Labour donor Michael Foster has applied for a judgement. 

If you thought Labour's National Executive Committee's decision to let Jeremy Corbyn automatically run again for leader was the end of it, think again. 

Today, the High Court will decide whether the NEC made the right judgement - or if Corbyn should have been forced to seek nominations from 51 MPs, which would effectively block him from the ballot.

The legal challenge is brought by Michael Foster, a Labour donor and former parliamentary candidate. Corbyn is listed as one of the defendants.

Before the NEC decision, both Corbyn's team and the rebel MPs sought legal advice.

Foster has maintained he is simply seeking the views of experts. 

Nevertheless, he has clashed with Corbyn before.
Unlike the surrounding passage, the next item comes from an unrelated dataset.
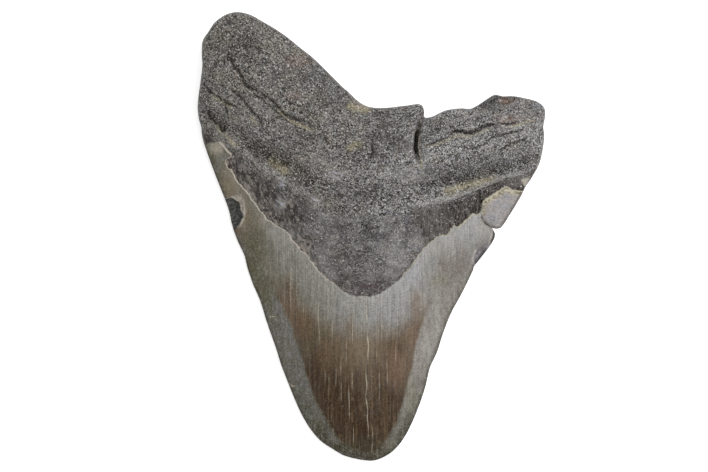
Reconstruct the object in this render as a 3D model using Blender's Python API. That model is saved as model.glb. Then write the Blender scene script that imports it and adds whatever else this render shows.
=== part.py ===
"""A fossil megalodon tooth: a broad worn crown of enamel under a thick two-lobed root, grown as one piece.

It lies on the flat spot of its labial (outer) face, with its domed lingual (inner) face up, its tip towards -Y
and its root towards +Y. The origin is on the table under the middle of the tooth's outline.

The plan is read off the photograph in its own pixels, x to the right and y down, and the slant length turns
pixels into millimetres. Heights are millimetres above the table. Each face is a smooth sheet through a few
spot heights, turned down to the rim all round, with ledges, furrows and chips cut into it.
"""

import bmesh
import bpy
import numpy as np
from mathutils import Vector
from mathutils.geometry import delaunay_2d_cdt

# Driving dimensions, in millimetres; the root's bulge is its sheet's highest spot, before the rim turns it down
SLANT_LENGTH = 127.0
BEVEL_WIDTH = 5.2
ENAMEL_STEP = 0.55
ROOT_BULGE = 27.0
METRES = 0.001

# The slant length runs between these two places of the photograph
CROWN_TIP = (369.0, 460.7)
ROOT_CORNER = (237.5, 12.6)
MM_PER_PIXEL = SLANT_LENGTH / np.hypot(*np.subtract(CROWN_TIP, ROOT_CORNER))

# Clockwise from the tip: up the left cutting edge, over both root lobes, and down the right cutting edge
OUTLINE = [
    CROWN_TIP, (345.2, 456), (332.4, 448.9), (320.4, 440.7), (309.4, 427.7), (299, 409), (289.5, 386.4),
    (282, 367.4), (275.2, 346.2), (270.1, 332), (264.8, 316), (260.3, 301.5), (253.3, 285), (248, 270),
    (244.2, 255), (238.3, 242.7), (235.4, 235.3), (231.5, 223), (229.1, 211.5), (224.6, 198.5), (214.1, 171.9),
    (204.3, 144.6), (201.7, 134), (201.2, 127.8), (198.7, 118), (198, 104.5), (200.9, 81), (202.6, 66), (202, 52),
    (203.1, 41.3), (209, 32), (215.2, 23), (226, 15.3), ROOT_CORNER, (250.5, 15.3), (265.2, 23.4), (276.5, 30),
    (288.3, 38.3), (300.4, 48.2), (312, 57.2), (325.9, 70.5), (342.6, 87.2), (348.6, 92.4), (358.2, 101.6),
    (368.5, 107), (383.5, 108.3), (400.5, 106.5), (409, 105.5), (417, 104.3), (421.7, 105.7), (424, 111),
    (424.3, 117.6), (432, 117), (439.5, 113.2), (447, 110.3), (461, 108.7), (469.5, 109.2), (476.5, 106),
    (489.4, 97.4), (495, 94.9), (502, 96.5), (512, 96.3), (529, 99.4), (537.7, 102.5), (543.8, 108), (544.7, 117),
    (543, 127), (543.9, 136), (542.2, 151.5), (539, 164), (531.5, 178), (525.2, 187.3), (521, 196.3), (509, 216),
    (501.1, 227.6), (496, 229), (492.3, 228.2), (495, 233.5), (494.3, 238.5), (489, 247.5), (477.7, 262.1),
    (474.3, 266.4), (472.9, 270.5), (463.7, 290), (451, 313.5), (443.2, 333.2), (437.2, 351.7), (430.2, 367.4),
    (425.3, 387), (419.2, 405.3), (411, 425), (402.4, 440.5), (392.1, 451.8), (379.5, 459),
]

# Spot heights (x, y, height) of the lingual face, before its rim and its marks are cut
LINGUAL_SPOTS = [
    (369, 452, 5.2), (370, 430, 7.5), (367, 400, 9.6), (363, 360, 11.8), (360, 310, 14.0), (364, 280, 15.6),
    (310, 400, 5.1), (335, 400, 8.4), (390, 400, 7.9), (408, 400, 5.0), (294, 360, 5.6), (315, 360, 8.8),
    (400, 360, 8.9), (420, 360, 5.4), (279, 310, 6.2), (300, 310, 9.5), (415, 310, 9.9), (435, 310, 6.6),
    (262, 250, 6.9), (290, 250, 11.6), (440, 250, 11.8), (470, 250, 6.8), (372, 250, 17.6), (372, 215, 19.6),
    (240, 196, 7.4), (262, 200, 11.0), (292, 205, 15.2), (470, 208, 12.4), (498, 208, 8.0),
    (238, 145, 12.6), (323, 187, 19.6), (420, 190, 19.8), (480, 170, 17.2), (520, 163, 14.4),
    (345, 150, 25.6), (385, 158, ROOT_BULGE), (440, 150, 25.0), (490, 138, 22.0), (525, 130, 19.4),
    (300, 126, 24.2), (262, 95, 21.6), (240, 55, 19.0), (226, 28, 16.6), (214, 60, 16.6), (211, 100, 16.0),
    (290, 55, 19.6), (322, 84, 22.0), (352, 112, 24.4), (385, 122, 26.0), (420, 120, 24.6), (460, 118, 22.4),
    (505, 106, 19.2), (536, 114, 17.2),
]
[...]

He heckled the Labour leader, whose party has been racked with anti-Semitism scandals, at a Labour Friends of Israel event in September 2015, where he demanded: "Say the word Israel."

But should the judge decide in favour of Foster, would the Labour leadership challenge really be over?
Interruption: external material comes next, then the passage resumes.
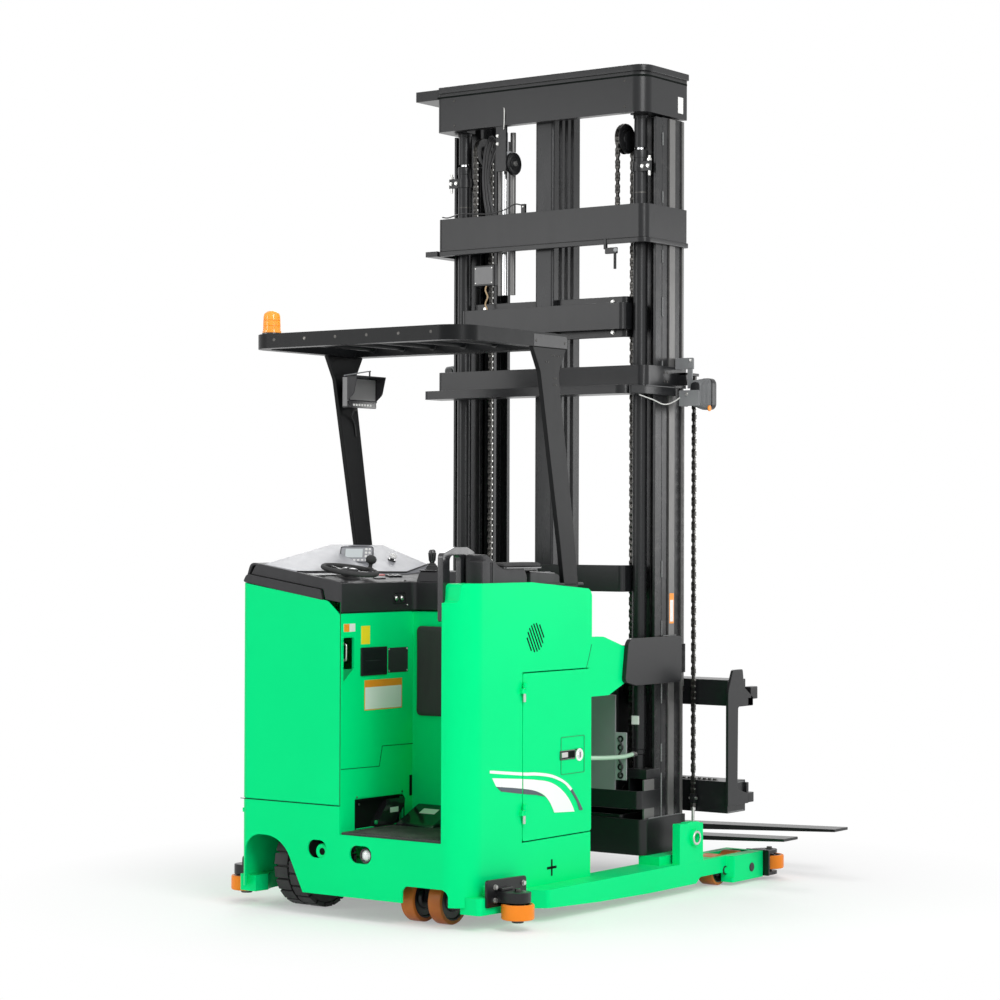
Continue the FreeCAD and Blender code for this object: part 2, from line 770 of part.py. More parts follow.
def make_cab_fittings():
    skin, wall = d.skin, d.wall
    keep(box("mat", (4, d.entry_depth - 4), (4 - d.entry_right, d.entry_left - 4),
             (d.floor_height, d.floor_height + 8)), "floor_mat")
    pedal_rear = d.entry_depth - 147
    keep(plate("pedal", "xz", (-170, 10),
               [(pedal_rear, d.floor_height + 8), (pedal_rear, d.floor_height + 22, 6),
                (d.entry_depth, d.floor_height + 87, 6), (d.entry_depth, d.floor_height + 8)]),
         "foot_pedal")
    keep(plate("knee", "yz", (d.entry_depth - 20, d.entry_depth),
               [(-395, 746, 20), (28, 746, 20), (28, 1122, 20), (-395, 1122, 20)]),
         "knee_pad")
    keep(plate("handle", "xz", (-d.entry_right, 25 - d.entry_right),
               [(6, 1150, 12), (6, 1404, 20), (83, 1430, 20), (159, 1430, 20),
                (205, 1411, 15), (216, 1290), (216, 1150, 12)],
               [(50, 1247, 12), (50, 1398, 20), (118, 1398, 20), (118, 1247, 12)]),
         "grab_handle")
    shroud = plate("shroud", "xz", (-536, -450),
                   [(134, d.panel_top), (134, 1401, 10), (204, 1376, 30), (248, 1350, 30),
                    (410, 1350, 12), (422, d.panel_top)])
    box_rear, box_front = d.entry_depth + wall, 655
    switch_box = plate(
        "switch_box", "xz", (d.rail_thick + 5 - half, -465),
        [(box_rear, d.deck_low), (box_rear, 1331, 8), (box_front, 1324, 8),
         (box_front, d.deck_low)])
    keep(group("side_boxes", shroud, switch_box), "side_console")
    keep(plate("pad", "xz", (-545, -452),
               [(262, 1350.3), (262, 1369, 8), (520, 1369, 8), (520, 1350.3)]), "armrest")
    raised = plate("raised", "xz", (-400, 40),
                   [(470, d.deck_low), (486, 1330, 8), (640, 1330, 8), (656, d.deck_low)])
    stick = rod("stick", "z", (520, 0), (1330, 1378), 6)
    knob = document.addObject("Part::Sphere", "stick_knob")
    bind(knob, "Radius", Size(15, "15"))
    place(knob, Size(520, "520"), Size(0, "0"), Size(1385, "1385"))
    keep(fuse("joystick_parts", raised, stick, knob), "joystick")
    keep(box("battery", (d.battery_rear, d.battery_rear + d.battery_length),
             (-d.battery_width, 0),
             (d.tray_height + wall, d.tray_height + wall + d.battery_height)),
         "battery_block")


def make_guard():
    low, high = d.guard_top - d.guard_band, d.guard_top
    side, long = d.guard_side, d.guard_length
    ring = plate(
        "guard_ring", "xy", (low, high),
        [(0, -side, d.guard_corner), (long, -side), (long, side), (0, side, d.guard_corner)],
        [(50, 50 - side, d.guard_corner - 50), (long - 78, 50 - side),
         (long - 78, side - 50), (50, side - 50, d.guard_corner - 50)])
    parts = [ring]
    posts = []
    for hand in (-1, 1):
        posts.append(plate(
            "guard_post_" + word(hand), "xz",
            band(side - d.moving_gap - d.post_thick, side - d.moving_gap, hand),
            [(708, d.hood_bottom + 10), (800, d.hood_bottom + 10), (766, 1436, 200),
             (646, 2110, 80), (long, low), (470, low), (522, 2110, 60),
             (661, 1436, 200)]))
    for index in range(6):
        spot = (index - 2.5) * d.slat_pitch
        parts.append(rod("guard_slat_%d" % (index + 1), "x", (spot, high - 25),
                         (40, long - 70), d.slat_radius))
    keep(fuse("guard", *parts), "overhead_guard")
    keep(group("posts", *posts), "guard_posts")
    base = rod("beacon_base", "z", (75, side - 65), (high, high + 22), 38)
    dome = rod("beacon_dome", "z", (75, side - 65), (high + 22, high + 100), 34)
    keep(fuse("beacon_parts", base, dome), "beacon")
    screen = box("screen", (505, 695), (420, 460), (1994, 2122))
    stay = box("screen_stay", (590, 625), (460, side - d.moving_gap - d.post_thick),
               (2040, 2080))
    keep(fuse("monitor_parts", screen, stay), "monitor")


def tilted(item, x, y, z, angle):
    """Leans a round piece to the right about the lengthwise axis."""
    item.Placement = Placement(Vector(), Rotation(Vector(1, 0, 0), angle))
    place(item, x, y, z)
    return item


def make_steering(deck_rise):
    lean = math.degrees(math.atan(number(deck_rise)))
    x, y = d.wheel_forward, d.wheel_side
    deck_here = d.deck_low + (y - d.entry_left) * deck_rise
    up_y, up_z = -math.sin(math.radians(lean)), math.cos(math.radians(lean))

    def along(size):
        return x, y + size * up_y, deck_here + size * up_z

    def tube(name, low, high, radius):
        item = document.addObject("Part::Cylinder", name)
        bind(item, "Radius", radius)
        bind(item, "Height", high - low)
        return tilted(item, *along(low), lean)

    lift = d.wheel_lift
    zero = Size(0, "0")
    boss = tube("column_boss", zero, lift - 13, Size(30, "30"))
    pin = tube("column_pin", zero, lift + 6, d.column_radius)
    keep(fuse("column", boss, pin), "steering_column")
    ring = document.addObject("Part::Torus", "wheel_ring")
    bind(ring, "Radius1", d.wheel_ring_radius)
    bind(ring, "Radius2", d.wheel_rim_radius)
    tilted(ring, *along(lift), lean)
    hub = tube("wheel_hub", lift - 8, lift + 10, Size(28, "28"))
    bore = tube("wheel_bore", lift - 9, lift + 6 + d.running_gap,
                d.column_radius + d.running_gap)
    spokes = []
    for index, angle in enumerate((90, 210, 330)):
        spoke = document.addObject("Part::Box", "wheel_spoke_%d" % (index + 1))
        bind(spoke, "Length", d.wheel_ring_radius)
        bind(spoke, "Width", Size(24, "24"))
        bind(spoke, "Height", Size(8, "8"))
        turn = Rotation(Vector(1, 0, 0), lean) * Rotation(Vector(0, 0, 1), angle)
        shift = turn.multVec(Vector(0, -12, 0))
        spoke.Placement = Placement(Vector(), turn)
        sx, sy, sz = along(lift - 4)
        place(spoke, sx + shift.x, sy + shift.y, sz + shift.z)
        spokes.append(spoke)
    turn = Rotation(Vector(1, 0, 0), lean) * Rotation(Vector(0, 0, 1), -8)
    out = turn.multVec(Vector(1, 0, 0))
    sx, sy, sz = along(lift)
    reach = d.wheel_ring_radius
    kx, ky, kz = sx + reach * out.x, sy + reach * out.y, sz + reach * out.z
    stem = document.addObject("Part::Cylinder", "spinner_stem")
    bind(stem, "Radius", Size(7, "7"))
    bind(stem, "Height", Size(32, "32"))
    tilted(stem, kx, ky, kz, lean)
    ball = document.addObject("Part::Sphere", "spinner_ball")
    bind(ball, "Radius", Size(19, "19"))
    place(ball, kx, ky + 44 * up_y, kz + 44 * up_z)
    keep(fuse("wheel_parts", cut("wheel_core", fuse("wheel_blank", ring, hub, *spokes), bore),
              stem, ball), "steering_wheel")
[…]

Dr Peter Catterall, a reader in history at Westminster University and a specialist in opposition studies, doesn't think so. He said: "The Labour party is a private institution, so unless they are actually breaking the law, it seems to me it is about how you interpret the rules of the party."

Corbyn's bid to be personally mentioned on the ballot paper was a smart move, he said, and the High Court's decision is unlikely to heal wounds.

 "You have to ask yourself, what is the point of doing this? What does success look like?" he said. "Will it simply reinforce the idea that Mr Corbyn is being made a martyr by people who are out to get him?"